We didn’t get art history until I guess the 19th century when they started building museums and you had collectors. And the art historian was really there to tell the collector that this stuff he’s paid all this money for was really worth it. So art history created all these categories. And the categories are all based on product. The end product. “This is made out of stone it must be sculpture. This is made out of paint, it must be a painting. And to hell with the process.” What if you changed art history and said, “Let’s categorize things in terms of process?” Painting and ballet might be in the same category.

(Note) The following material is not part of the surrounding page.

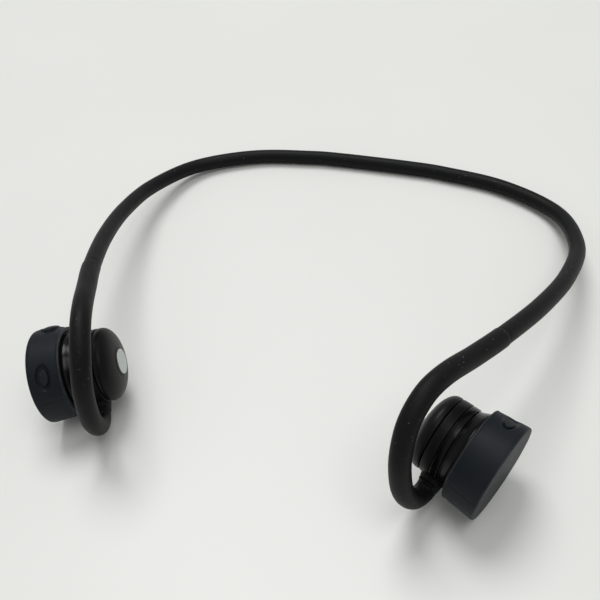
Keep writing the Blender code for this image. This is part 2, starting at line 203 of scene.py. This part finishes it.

Art history has always been materialistic…It’s the tool of the connoisseur. Artists don’t need art historians, collectors need them. To tell them why their piece is important. The artist doesn’t need somebody to tell him why his work’s important…or why it’s valuable, cuz he ain’t buying it.
RS: But if it hadn’t been for art history textbooks, it would be harder for students to gain any consciousness of the past to work from. Photographs of classic artworks might be harder to come by.
RT: Well, we’ll probably always have art history. And I’m always pushing the argument too far. I’m not saying we should do away with art history, but I think we ought to reassemble it so that it’s more process-oriented. It makes a lot more sense to me to talk about process than it does final product, “the thing’s made out of clay, therefore it’s sculpture.”
I really believe in modern art. And as Irwin [Robert Irwin, the theorist/environmental artist who visited TU recently] says, modern art is a radical, new kind of art. The basic distinction of this new kind of radical art is: innovation. You’ve got to be innovative, that’s the name of the ballgame. You can’t be a practitioner. Practitioners belong to the old group. There’s no value to a guy painting Mondrians today; maybe in realism you can still paint like Rembrandt, I don’t know. But modern art is based on being on the cutting edge; that the excitement of it. And even if you never get to the cutting edge, it’s sure fun pursuing it. And I’d rather do that than think of myself as some guy trying to keep some time-honored technique alive.